> _Written instruction_
Quote exactly and only this range of lines in the data below: the line that holds "# Every object" to the line that holds "in imported if", both included.

======== Source excerpt ========

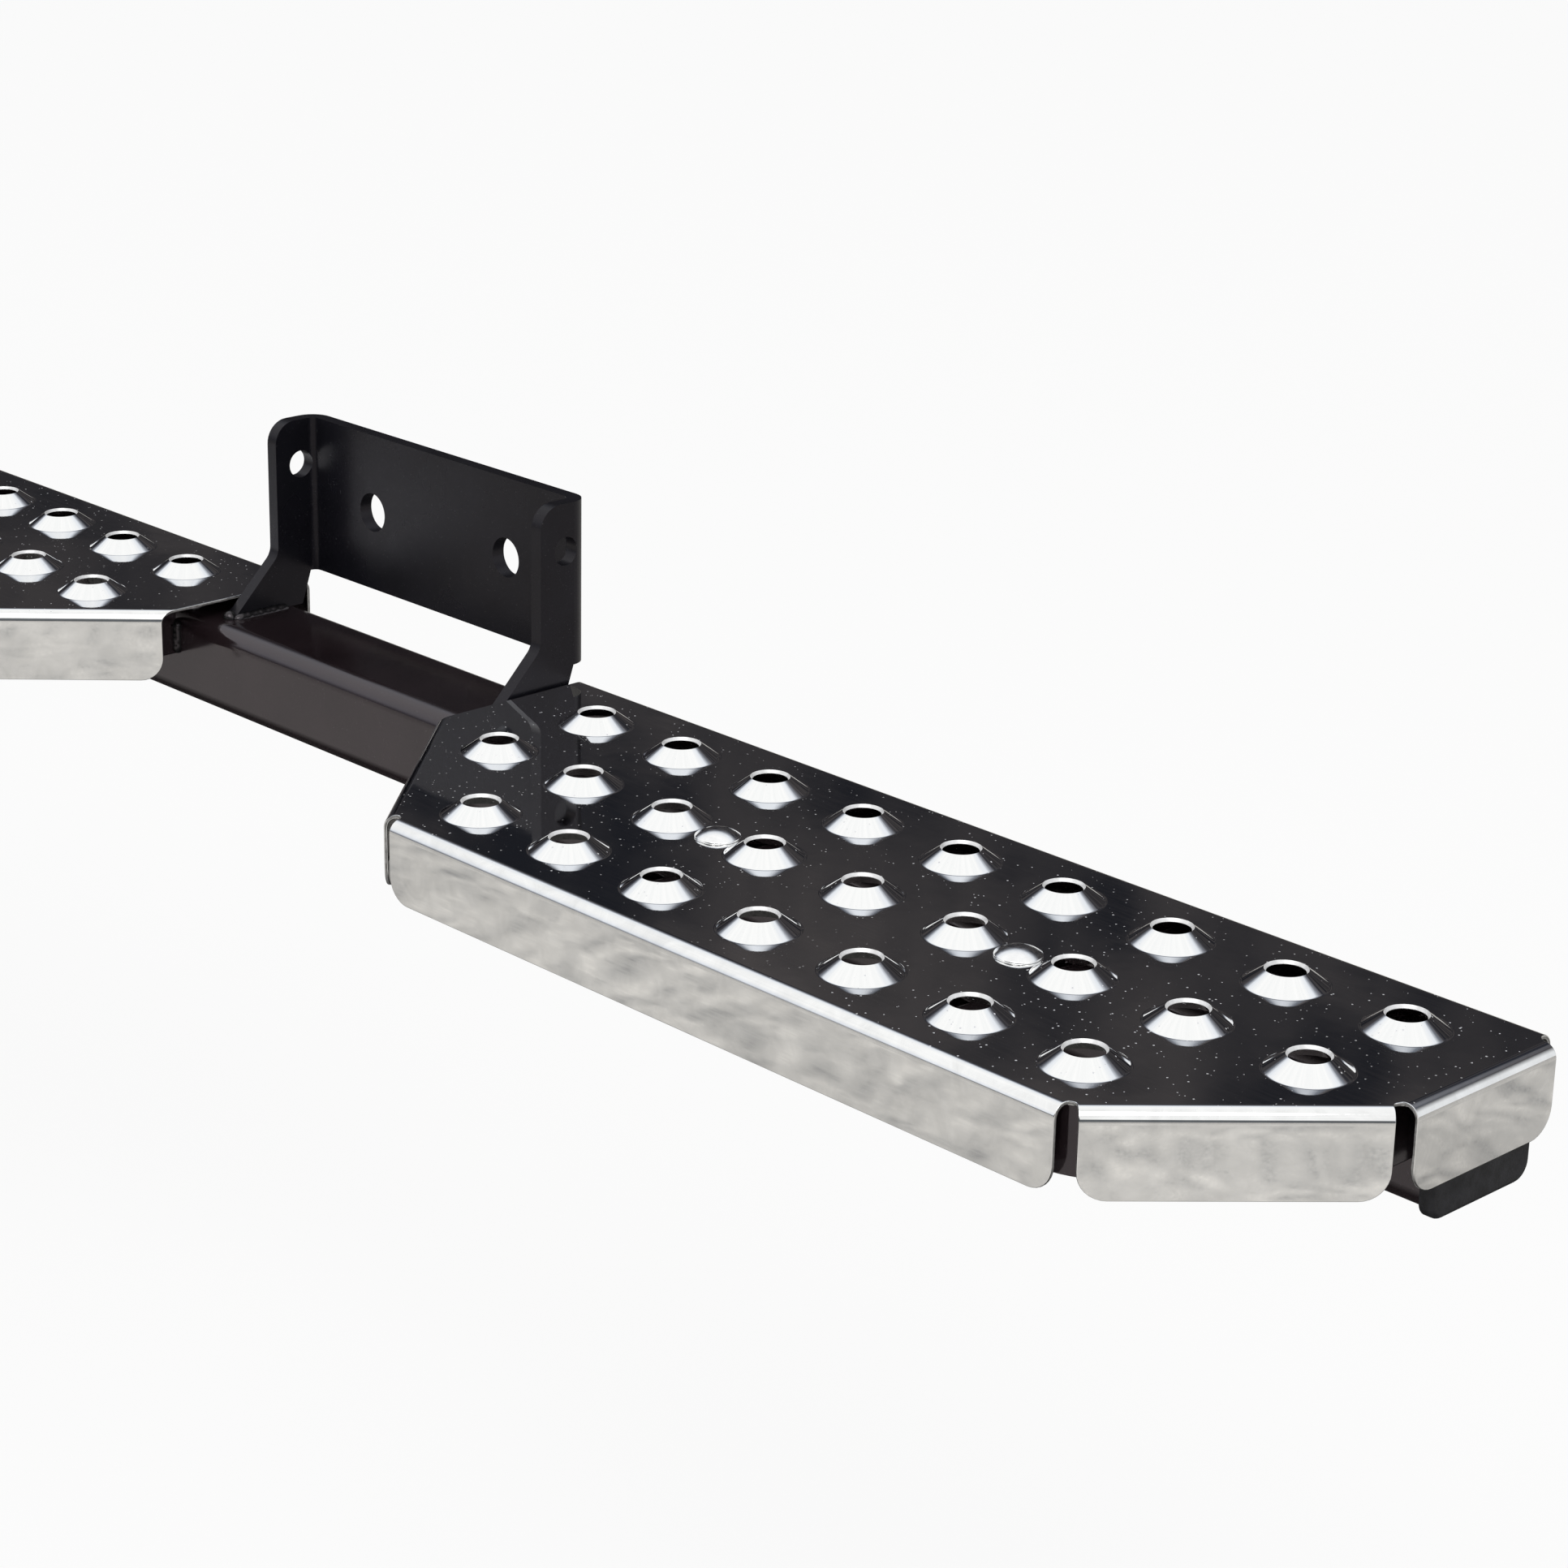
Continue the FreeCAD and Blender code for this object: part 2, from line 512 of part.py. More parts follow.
def near_any(edge, points):
    """Whether an upright edge stands on one of the points, on either side."""
    x, y = abs(ends(edge, "x")[0]), ends(edge, "y")[0]
    return any(math.hypot(x - px, y - py) < NEAR for px, py in points)


for side_name, side in SIDES:
    hoop(f"hoop_{side_name}", side)

# Straps: two to a tread, from the back of the tube to the hoop, under the sheet
STRAP_BACK = f"({TUBE_BACK} - {ROW_Y})"
STRAP_FRONT = f"({HOOP_INSIDE} - Sizes.row_to_front)"


def strap(name, x):
    body = new_body(name)
    outline = new_sketch(body, name + "_outline", "XY_Plane")
    rectangle(outline, "-Sizes.strap_width / 2", "Sizes.strap_width / 2", STRAP_FRONT, STRAP_BACK)
    circle(outline, "0", "0", "Sizes.screw_hole")
    pad(body, name + "_bar", outline, "Sizes.strap_thick", down=True)
    place(body, x=x, y=ROW_Y, z=FRAME_TOP)


def turned_piece(name, corners, x, z):
    """A piece turned round the screw's axis."""
    body = new_body(name)
    section = new_sketch(body, name + "_section", "XZ_Plane")
    polygon(section, corners)
    revolve(body, name + "_turned", section)
    place(body, x=x, y=ROW_Y, z=z)
    return body


DOME_STEPS = (0, 0.35, 0.65, 0.85, 1)       # shares of the head's radius


def screw(name, x):
    """A screw with a lens-shaped head on a low straight edge."""
    shank, head = "Sizes.screw / 2", "Sizes.head_width / 2"
    dome = [(f"{head} * {share}", f"Sizes.head_rim + (Sizes.head_height - Sizes.head_rim) * {1 - share ** 2}")
            for share in DOME_STEPS]
    turned_piece(name, dome + [(head, "0"), (shank, "0"), (shank, "-Sizes.screw_length"),
                               ("0", "-Sizes.screw_length")], x, TREAD_TOP)


def nut(name, x):
    body = new_body(name)
    outline = new_sketch(body, name + "_outline", "XY_Plane")
    across = "(Sizes.nut_width / 2 / cos(30))"
    polygon(outline, [(f"{across} * cos({60 * k})", f"{across} * sin({60 * k})") for k in range(6)])
    circle(outline, "0", "0", "Sizes.nut_hole")
    pad(body, name + "_body", outline, "Sizes.nut_height", down=True)
    place(body, x=x, y=ROW_Y, z=f"{TUBE_TOP} - Sizes.washer_thick")


STATIONS = (("inner", "-"), ("outer", "+"))
for side_name, side in SIDES:
    for station, sign in STATIONS:
        suffix = f"{side_name}_{station}"
        station_x = f"{side} * (Sizes.tread_centre {sign} Sizes.strap_offset)"
        strap(f"strap_{suffix}", station_x)
        screw(f"screw_{suffix}", station_x)
        turned_piece(f"washer_{suffix}", [
            ("Sizes.washer_hole / 2", "0"), ("Sizes.washer_width / 2", "0"),
            ("Sizes.washer_width / 2", "-Sizes.washer_thick"), ("Sizes.washer_hole / 2", "-Sizes.washer_thick")],
            station_x, TUBE_TOP)
        nut(f"nut_{suffix}", station_x)

# Every object has to be sound before anything is written
doc.recompute()
for item in doc.Objects:
    if "Invalid" in item.State or "Error" in item.State:
        raise RuntimeError(f"{item.Label} failed: {item.State}")
bodies = [item for item in doc.Objects if item.TypeId == "PartDesign::Body"]
for body in bodies:
    if body.Shape.isNull() or not body.Shape.isValid() or len(body.Shape.Solids) != 1:
        raise RuntimeError(f"{body.Label} is not one sound solid")
for body in bodies:
    body.Shape.exportStep(f"parts/{body.Label}.step")
    box = body.Shape.BoundBox
    print(f"{body.Label:22s} {body.Shape.Volume / 1000:9.2f} cm3   "
          f"x {box.XMin:8.2f} {box.XMax:8.2f}   y {box.YMin:8.2f} {box.YMax:8.2f}   "
          f"z {box.ZMin:8.2f} {box.ZMax:8.2f}")
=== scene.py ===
# %% [markdown]
# # Hitch step
# Two folded and polished tread sheets sit on a black tube frame with a folded bracket in its middle.
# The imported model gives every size. This lesson dresses it: sharp solids become sheet metal with real
# folds, pressed grip holes, rolled edges, weld beads and finishes that react to light as the real ones do.
# All lengths are written in millimetres and turned into metres where Blender needs them.

# %% Load the frame
import bmesh
import bpy
import math
from mathutils import Matrix, Vector


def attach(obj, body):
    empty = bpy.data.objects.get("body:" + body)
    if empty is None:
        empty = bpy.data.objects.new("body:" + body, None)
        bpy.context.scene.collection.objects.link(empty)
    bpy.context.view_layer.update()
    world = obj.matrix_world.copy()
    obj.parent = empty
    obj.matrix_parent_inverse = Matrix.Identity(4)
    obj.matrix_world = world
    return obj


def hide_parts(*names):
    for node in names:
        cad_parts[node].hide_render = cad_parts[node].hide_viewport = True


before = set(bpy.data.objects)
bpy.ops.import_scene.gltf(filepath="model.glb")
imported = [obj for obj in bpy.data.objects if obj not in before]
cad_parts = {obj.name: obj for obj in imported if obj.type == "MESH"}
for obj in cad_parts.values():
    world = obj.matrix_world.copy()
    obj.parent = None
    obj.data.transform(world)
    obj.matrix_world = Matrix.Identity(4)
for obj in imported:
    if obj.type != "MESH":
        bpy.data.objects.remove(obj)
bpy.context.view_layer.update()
MM = 0.001

# %% [markdown]
# ## The camera
# The camera comes first, so that each piece can be judged from the same place. Its lens and its place were
# solved from the regular grid of grip holes. It looks down at about twenty degrees on the right end, with a
# fairly long lens, so the far tread runs out of the frame on the left.

# %% Place the camera
LENS = 85.6
VIEW_FROM = Vector((1198.5, -957.9, 436.3)) * MM
LOOK = Vector((-0.6767, 0.6546, -0.3370)).normalized()
IMAGE_UP = Vector((-0.2572, 0.2188, 0.9413))

camera_data = bpy.data.cameras.new("camera")
camera_data.sensor_width = 36
camera_data.lens = LENS
camera_data.clip_start = 0.05
camera_data.clip_end = 50
camera = bpy.data.objects.new("camera", camera_data)
bpy.context.scene.collection.objects.link(camera)
right = LOOK.cross(IMAGE_UP).normalized()
upright = right.cross(LOOK)
turn = Matrix((right, upright, -LOOK)).transposed().to_4x4()
camera.matrix_world = Matrix.Translation(VIEW_FROM) @ turn
bpy.context.scene.camera = camera
print("camera at", [round(v, 3) for v in VIEW_FROM])

# %% [markdown]
# ## Helpers for modelling by hand
# Every operator works on what is selected, so each helper first makes its piece the only selected one. Faces,
# edges and corners are then picked by a test on their place or direction, which is the code's way of clicking.

# %% Select and pick
def clear_selection():
    """Leave edit mode and select nothing."""
    if bpy.context.object and bpy.context.object.mode != "OBJECT":
        bpy.ops.object.mode_set(mode="OBJECT")
    bpy.ops.object.select_all(action="DESELECT")


def only(piece):
    """Leave edit mode and make one piece the only selected one."""
    clear_selection()
    piece.select_set(True)
    bpy.context.view_layer.objects.active = piece


def edit(piece):
    """Open a piece in edit mode with nothing selected."""
    only(piece)
    bpy.ops.object.mode_set(mode="EDIT")
    bpy.ops.mesh.select_mode(type="VERT")
    bpy.ops.mesh.select_all(action="DESELECT")


def edit_all(piece):
    """Open a piece in edit mode with all of it selected."""
    edit(piece)
    bpy.ops.mesh.select_all(action="SELECT")


def pick(piece, kind, test):
    """Select the faces, edges or corners that a test picks, and say how many there are."""
    edit(piece)
    bpy.ops.mesh.select_mode(type={"faces": "FACE", "edges": "EDGE", "verts": "VERT"}[kind])
    net = bmesh.from_edit_mesh(piece.data)
    chosen = [item for item in getattr(net, kind) if test(item)]
    for item in chosen:
        item.select_set(True)
    net.select_flush_mode()
    bmesh.update_edit_mesh(piece.data)
    return len(chosen)


def use(piece, kind, settings):
    """Add a modifier with its settings and apply it."""
    only(piece)
    modifier = piece.modifiers.new(kind.lower(), kind)
    for key, value in settings.items():
        setattr(modifier, key, value)
    bpy.ops.object.modifier_apply(modifier=modifier.name)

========

> _Written response_
# Every object has to be sound before anything is written
doc.recompute()
for item in doc.Objects:
    if "Invalid" in item.State or "Error" in item.State:
        raise RuntimeError(f"{item.Label} failed: {item.State}")
bodies = [item for item in doc.Objects if item.TypeId == "PartDesign::Body"]
for body in bodies:
    if body.Shape.isNull() or not body.Shape.isValid() or len(body.Shape.Solids) != 1:
        raise RuntimeError(f"{body.Label} is not one sound solid")
for body in bodies:
    body.Shape.exportStep(f"parts/{body.Label}.step")
    box = body.Shape.BoundBox
    print(f"{body.Label:22s} {body.Shape.Volume / 1000:9.2f} cm3   "
          f"x {box.XMin:8.2f} {box.XMax:8.2f}   y {box.YMin:8.2f} {box.YMax:8.2f}   "
          f"z {box.ZMin:8.2f} {box.ZMax:8.2f}")
=== scene.py ===
# %% [markdown]
# # Hitch step
# Two folded and polished tread sheets sit on a black tube frame with a folded bracket in its middle.
# The imported model gives every size. This lesson dresses it: sharp solids become sheet metal with real
# folds, pressed grip holes, rolled edges, weld beads and finishes that react to light as the real ones do.
# All lengths are written in millimetres and turned into metres where Blender needs them.

# %% Load the frame
import bmesh
import bpy
import math
from mathutils import Matrix, Vector


def attach(obj, body):
    empty = bpy.data.objects.get("body:" + body)
    if empty is None:
        empty = bpy.data.objects.new("body:" + body, None)
        bpy.context.scene.collection.objects.link(empty)
    bpy.context.view_layer.update()
    world = obj.matrix_world.copy()
    obj.parent = empty
    obj.matrix_parent_inverse = Matrix.Identity(4)
    obj.matrix_world = world
    return obj


def hide_parts(*names):
    for node in names:
        cad_parts[node].hide_render = cad_parts[node].hide_viewport = True


before = set(bpy.data.objects)
bpy.ops.import_scene.gltf(filepath="model.glb")
imported = [obj for obj in bpy.data.objects if obj not in before]
cad_parts = {obj.name: obj for obj in imported if obj.type == "MESH"}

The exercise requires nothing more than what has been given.